LinkedIn became more efficient.
Applicant tracking systems became more efficient.
Resume parsers became more efficient.
AI became more efficient.

And somehow… nothing actually improved.

Today, job searching isn’t human anymore. It’s artificial intelligence talking to algorithms that were updated by artificial intelligence, sorting resumes that were written for artificial intelligence. We’ve officially optimized ourselves out of the process.

The irony? We call this efficiency.


When “Efficiency” Stops Meaning Progress

On paper, the system looks brilliant.

A single job post can attract thousands of applicants in hours.
Algorithms instantly filter resumes based on keywords.
AI ranks candidates before a human ever sees a name.

But that efficiency created a new problem: volume.

Because it’s easy to apply, people apply everywhere.
Because people apply everywhere, employers get flooded.
Because employers get flooded, they rely even more on automation.

And now we’re stuck in a loop—AI filtering AI-generated resumes, while humans wait on the sidelines wondering why nothing ever comes back.

No rejection. No conversation. No feedback. Just silence.

That’s not efficiency. That’s abstraction.


We Didn’t Make Hiring Better—We Made It Distant

Hiring used to be relational.

Someone vouched for you.
Someone read your background.
Someone took a chance.

Now it’s transactional and invisible. The system doesn’t ask who you are. It asks whether you match a pattern.

And job seekers feel it.

It’s exhausting to fill out application after application knowing that 99% of the time, no human will ever read it. It’s demoralizing to know that your experience, growth, and perspective are being reduced to keywords and bullet points.

We didn’t remove bias. We didn’t remove friction. We just removed people.

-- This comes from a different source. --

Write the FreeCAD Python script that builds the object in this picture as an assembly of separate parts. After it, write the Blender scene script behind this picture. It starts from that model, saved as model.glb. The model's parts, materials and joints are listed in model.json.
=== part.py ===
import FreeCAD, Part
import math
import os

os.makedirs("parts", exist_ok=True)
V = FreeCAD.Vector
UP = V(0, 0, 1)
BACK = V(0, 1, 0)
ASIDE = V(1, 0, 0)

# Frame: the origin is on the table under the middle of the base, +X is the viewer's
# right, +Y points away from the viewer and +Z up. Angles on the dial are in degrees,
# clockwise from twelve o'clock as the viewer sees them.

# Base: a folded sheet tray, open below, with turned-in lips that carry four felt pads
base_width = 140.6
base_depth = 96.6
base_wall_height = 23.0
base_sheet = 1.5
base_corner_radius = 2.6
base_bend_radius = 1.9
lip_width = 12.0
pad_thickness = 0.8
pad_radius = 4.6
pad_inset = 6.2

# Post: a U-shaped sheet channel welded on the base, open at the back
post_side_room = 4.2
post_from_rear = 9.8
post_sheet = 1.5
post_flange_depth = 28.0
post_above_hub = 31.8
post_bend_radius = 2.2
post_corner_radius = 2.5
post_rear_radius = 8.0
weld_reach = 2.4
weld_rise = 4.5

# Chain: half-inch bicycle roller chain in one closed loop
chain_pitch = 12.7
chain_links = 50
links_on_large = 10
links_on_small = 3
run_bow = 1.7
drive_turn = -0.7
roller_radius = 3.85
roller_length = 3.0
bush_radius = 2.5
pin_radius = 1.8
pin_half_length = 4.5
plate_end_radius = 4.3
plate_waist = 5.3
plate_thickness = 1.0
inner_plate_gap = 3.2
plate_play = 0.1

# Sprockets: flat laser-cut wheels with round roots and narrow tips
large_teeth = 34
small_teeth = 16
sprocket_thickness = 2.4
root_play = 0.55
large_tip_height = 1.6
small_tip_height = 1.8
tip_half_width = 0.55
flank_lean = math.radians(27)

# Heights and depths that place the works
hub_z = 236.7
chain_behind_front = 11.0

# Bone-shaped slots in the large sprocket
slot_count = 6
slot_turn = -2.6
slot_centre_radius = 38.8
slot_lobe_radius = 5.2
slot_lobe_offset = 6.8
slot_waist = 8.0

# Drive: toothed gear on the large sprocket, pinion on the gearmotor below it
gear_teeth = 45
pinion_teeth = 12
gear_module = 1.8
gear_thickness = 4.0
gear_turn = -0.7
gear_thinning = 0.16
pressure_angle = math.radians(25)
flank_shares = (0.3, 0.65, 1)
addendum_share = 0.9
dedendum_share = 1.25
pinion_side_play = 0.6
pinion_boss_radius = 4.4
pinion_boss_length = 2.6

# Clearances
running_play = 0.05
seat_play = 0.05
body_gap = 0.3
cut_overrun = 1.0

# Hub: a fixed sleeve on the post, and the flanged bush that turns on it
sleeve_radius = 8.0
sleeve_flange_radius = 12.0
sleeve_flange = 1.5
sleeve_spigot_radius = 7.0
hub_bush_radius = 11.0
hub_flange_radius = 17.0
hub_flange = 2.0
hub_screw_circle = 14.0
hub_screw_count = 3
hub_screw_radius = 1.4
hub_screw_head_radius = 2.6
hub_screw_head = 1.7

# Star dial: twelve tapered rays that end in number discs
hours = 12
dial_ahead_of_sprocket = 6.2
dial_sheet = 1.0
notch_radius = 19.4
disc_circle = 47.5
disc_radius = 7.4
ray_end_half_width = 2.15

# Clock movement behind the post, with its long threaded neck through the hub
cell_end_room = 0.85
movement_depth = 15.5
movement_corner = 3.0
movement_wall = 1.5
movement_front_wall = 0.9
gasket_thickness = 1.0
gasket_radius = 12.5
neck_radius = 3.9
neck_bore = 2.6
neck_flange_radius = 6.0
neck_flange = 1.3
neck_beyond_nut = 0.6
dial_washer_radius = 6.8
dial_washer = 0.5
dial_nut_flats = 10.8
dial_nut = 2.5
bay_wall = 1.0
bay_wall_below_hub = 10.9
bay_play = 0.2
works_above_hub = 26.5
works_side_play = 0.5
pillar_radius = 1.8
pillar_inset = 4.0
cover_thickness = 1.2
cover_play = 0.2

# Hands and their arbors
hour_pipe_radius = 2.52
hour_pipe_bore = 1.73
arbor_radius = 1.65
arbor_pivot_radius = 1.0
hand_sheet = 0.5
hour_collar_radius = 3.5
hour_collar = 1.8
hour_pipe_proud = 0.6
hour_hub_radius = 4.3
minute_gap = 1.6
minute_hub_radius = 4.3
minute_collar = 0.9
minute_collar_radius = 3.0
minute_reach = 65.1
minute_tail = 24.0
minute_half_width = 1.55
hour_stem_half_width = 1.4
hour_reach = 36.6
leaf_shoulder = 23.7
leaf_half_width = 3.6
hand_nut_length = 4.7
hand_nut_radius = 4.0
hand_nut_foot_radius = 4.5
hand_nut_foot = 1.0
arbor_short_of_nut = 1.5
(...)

So… Is It Time to Take the Job Search Public Again?

Here’s the uncomfortable truth:
Looking for work has become private, quiet, and lonely.

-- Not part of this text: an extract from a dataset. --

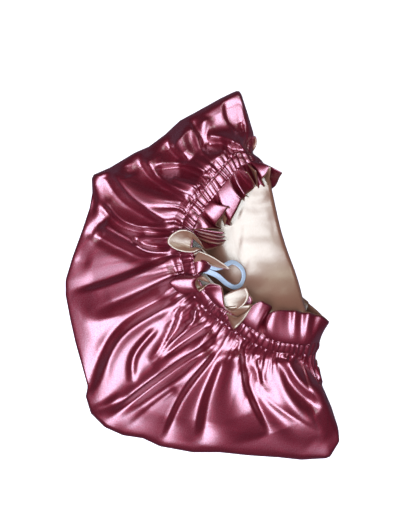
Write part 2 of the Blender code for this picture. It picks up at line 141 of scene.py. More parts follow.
MM = 0.001
BAND_WIDTH = 4.6
BAND_THICK = 1.3
BAND_TURN = 52.0  # degrees by which it stands on edge at the far end of the loop
BAND_RIBS = 5
BAND_RIB_DEPTH = 0.09
BAND_EDGE_DROP = 0.35  # the share by which it thins at its edges
BAND_CUTS = 8
KNIT_DARK, KNIT_PALE = (0.37, 0.54, 0.62), (0.62, 0.82, 0.82)
KNIT_SCALE, KNIT_STRENGTH, KNIT_DEPTH = 2200, 0.5, 0.0002
KNIT_ROUGHNESS, KNIT_SHEEN = 0.6, 0.3
# The same route as the solid's.
LOOP_ROUTE = (
    # x, y, z
    (-11, 13.6, 34.4),
    (-5, 13, 36.8),
    (3, 10.2, 37.2),
    (12, 6.2, 35),
    (19, 7.5, 31),
    (27, 11, 25.5),
    (33, 8.5, 22),
    (37, 3, 20.4),
    (37.2, -4, 20.2),
    (34, -9.5, 21),
    (29, -11, 22.8),
    (22, -7.5, 27),
    (14, -0.8, 32.5),
    (6, 2.8, 36),
    (-4, 5.2, 37),
    (-10.5, 6.8, 34.6),
)
ALMOST_NOTHING = 1e-9
TANGENT_LIMIT = 1.2  # a tangent's most, in lengths of the stretch on its knot's other side
SAME_POINT = 1e-7


def turned(points):
    """Unit vectors of an array of vectors."""
    return points / np.maximum(np.linalg.norm(points, axis=-1, keepdims=True), ALMOST_NOTHING)


def through(knots, cuts):
    """Smooth open curves through knots, which are points by section; each stretch is cut in so many."""
    steps = np.diff(knots, axis=1)
    spans = np.linalg.norm(steps, axis=2, keepdims=True)
    ways = steps / np.maximum(spans, ALMOST_NOTHING)
    tangents = np.concatenate([ways[:, :1], turned(ways[:, 1:] + ways[:, :-1]), ways[:, -1:]], axis=1)
    leaving = np.minimum(spans, TANGENT_LIMIT * np.concatenate([spans[:, :1], spans[:, :-1]], axis=1))
    coming = np.minimum(spans, TANGENT_LIMIT * np.concatenate([spans[:, 1:], spans[:, -1:]], axis=1))
    points = [knots[:, :1]]
    for i, count in enumerate(cuts):
        for share in np.arange(1, count + 1) / count:
            square, cube = share**2, share**3
            point = (
                knots[:, i] * (2 * cube - 3 * square + 1)
                + tangents[:, i] * leaving[:, i] * (cube - 2 * square + share)
                + knots[:, i + 1] * (3 * square - 2 * cube)
                + tangents[:, i + 1] * coming[:, i] * (cube - square)
            )
            points.append(point[:, None])
    return np.concatenate(points, axis=1)


def travelled(line):
    """How far along a line each of its points lies."""
    return np.concatenate([[0], np.cumsum(np.linalg.norm(np.diff(line, axis=0), axis=1))])


def smooth(share):
    """A share from 0 to 1 that starts and ends gently."""
    return share * share * (3 - 2 * share)


def grid_mesh(name, points, cloth):
    """A mesh wrapped round through points[station, row] in mm, with a UV map of the flat cloth in metres.

    The cloth has one station more than the points, because its last one is sewn to its first.
    """
    count, rows = points.shape[:2]
    sheet = bmesh.new()
    bmesh.ops.create_grid(sheet, x_segments=count, y_segments=rows - 1, size=1)
    places = {}
    for corner in sheet.verts:
        places[corner] = (round((corner.co.x + 1) / 2 * count), round((corner.co.y + 1) / 2 * (rows - 1)))
    uv = sheet.loops.layers.uv.new("cloth")
    for face in sheet.faces:
        for loop in face.loops:
            loop[uv].uv = cloth[places[loop.vert]]
    for corner, (i, j) in places.items():
        corner.co = points[i % count, j] * MM
    bmesh.ops.remove_doubles(sheet, verts=sheet.verts, dist=SAME_POINT)
    mesh = bpy.data.meshes.new(name)
    sheet.to_mesh(mesh)
    sheet.free()
    mesh.shade_smooth()
    return mesh


def closed_up(mesh):
    """Fills the open ends of a mesh and turns all its faces outwards."""
    shape = bmesh.new()
    shape.from_mesh(mesh)
    bmesh.ops.holes_fill(shape, edges=[edge for edge in shape.edges if edge.is_boundary])
    bmesh.ops.recalc_face_normals(shape, faces=shape.faces)
    shape.to_mesh(mesh)
    shape.free()
    return mesh


def add_piece(name, mesh, material):
    """Adds a mesh to the scene as a piece of the bonnet's one body."""
    piece = bpy.data.objects.new(name, mesh)
    mesh.materials.append(material)
    bpy.context.scene.collection.objects.link(piece)
    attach(piece, "root")
    return piece


MIDDLE_NOISE = (0.3, 0.7)  # nearly all of a noise lies between these
THREAD_STRETCH = (0.5, 1.0, 1.0)  # each thread shows twice as long as it is wide
THREAD_SCALE, THREAD_STRENGTH, THREAD_DEPTH = 1200, 0.25, 0.00012
CRUMPLE_DEPTH = 0.0012
BLOTCH_SCALE = 9
GRAIN = (0.45, 1.0)  # the least and most shine on a thread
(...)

People are hesitant to tell friends and family they’re job searching. There’s still stigma. Still fear. Still the pressure to “appear fine.”

But historically, work was found in public.

People talked. They asked. They shared. They showed up.

And that raises an interesting question:
What if the next evolution of job searching isn’t more technology—but more visibility?


What If You Didn’t Whisper It… You Wore It?

In a world obsessed with personal branding, we carefully curate everything:
Our LinkedIn headlines
• Our social posts
• Our professional bios


Yet the one thing that matters most—that we’re open to work—gets buried behind a green banner or hidden in account settings.

So what if we flipped it?

What if instead of hiding the job search, we made it visible?

Not desperate.
Not apologetic.
Just honest.

What if saying “I’m open to work” wasn’t something you quietly toggled—but something you stood behind?

What if you said it with a shirt?


The Shirt Isn’t the Point—The Signal Is

This isn’t about fashion. It’s about signaling.

Wearing “#OpenToWork” isn’t about begging for a job. It’s about reclaiming agency in a system that removed your voice.

It says:
I’m not waiting for an algorithm to decide my worth.

I’m open to conversations, not just applications.

I believe my story matters more than a filtered resume.



In a sea of automation, clarity stands out.

And sometimes, the simplest signal cuts through the noise better than the smartest system.


Maybe the Advancement Isn’t Smarter AI

Maybe the advancement is courage.

The courage to be visible. The courage to be human. The courage to say, “I’m looking—and I have something to offer.”

We don’t need faster resume sorting. We don’t need better filters. We don’t need AI talking to AI.

We need stories. We need context. We need connection.

And maybe—just maybe—it starts with wearing it instead of hiding it.

Because the future of work won’t be won by the best algorithm.

It’ll be won by the people who are willing to be seen.